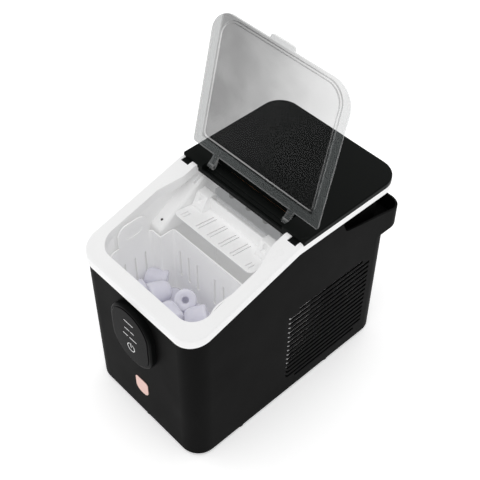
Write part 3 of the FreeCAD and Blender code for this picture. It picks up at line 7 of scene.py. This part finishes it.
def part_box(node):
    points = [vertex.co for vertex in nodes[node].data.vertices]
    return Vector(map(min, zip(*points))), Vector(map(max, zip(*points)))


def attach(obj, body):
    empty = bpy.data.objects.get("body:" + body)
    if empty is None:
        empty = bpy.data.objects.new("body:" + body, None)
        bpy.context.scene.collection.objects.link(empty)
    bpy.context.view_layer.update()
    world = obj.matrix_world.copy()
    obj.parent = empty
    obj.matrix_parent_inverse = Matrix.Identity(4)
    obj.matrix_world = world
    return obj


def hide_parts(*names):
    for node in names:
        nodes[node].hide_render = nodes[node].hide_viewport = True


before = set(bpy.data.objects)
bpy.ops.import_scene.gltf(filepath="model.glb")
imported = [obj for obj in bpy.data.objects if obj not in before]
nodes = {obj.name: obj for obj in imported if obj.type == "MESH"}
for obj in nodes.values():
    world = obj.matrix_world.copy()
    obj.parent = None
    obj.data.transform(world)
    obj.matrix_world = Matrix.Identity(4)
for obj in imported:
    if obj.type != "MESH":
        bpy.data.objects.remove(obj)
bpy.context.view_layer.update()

- - - - - - -

** DIRECTION **
Print all of the data exactly as it was given.

** THE SOLUTION **
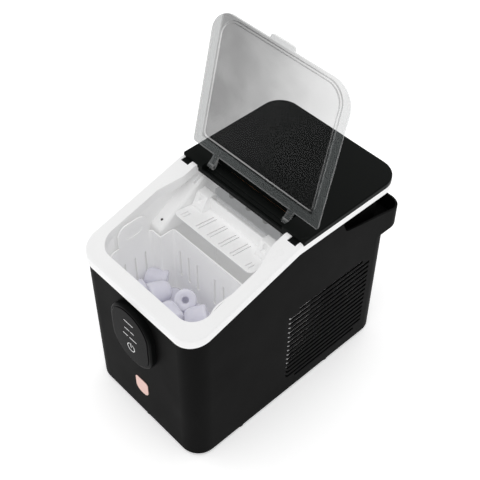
Write part 3 of the FreeCAD and Blender code for this picture. It picks up at line 7 of scene.py. This part finishes it.
def part_box(node):
    points = [vertex.co for vertex in nodes[node].data.vertices]
    return Vector(map(min, zip(*points))), Vector(map(max, zip(*points)))


def attach(obj, body):
    empty = bpy.data.objects.get("body:" + body)
    if empty is None:
        empty = bpy.data.objects.new("body:" + body, None)
        bpy.context.scene.collection.objects.link(empty)
    bpy.context.view_layer.update()
    world = obj.matrix_world.copy()
    obj.parent = empty
    obj.matrix_parent_inverse = Matrix.Identity(4)
    obj.matrix_world = world
    return obj


def hide_parts(*names):
    for node in names:
        nodes[node].hide_render = nodes[node].hide_viewport = True


before = set(bpy.data.objects)
bpy.ops.import_scene.gltf(filepath="model.glb")
imported = [obj for obj in bpy.data.objects if obj not in before]
nodes = {obj.name: obj for obj in imported if obj.type == "MESH"}
for obj in nodes.values():
    world = obj.matrix_world.copy()
    obj.parent = None
    obj.data.transform(world)
    obj.matrix_world = Matrix.Identity(4)
for obj in imported:
    if obj.type != "MESH":
        bpy.data.objects.remove(obj)
bpy.context.view_layer.update()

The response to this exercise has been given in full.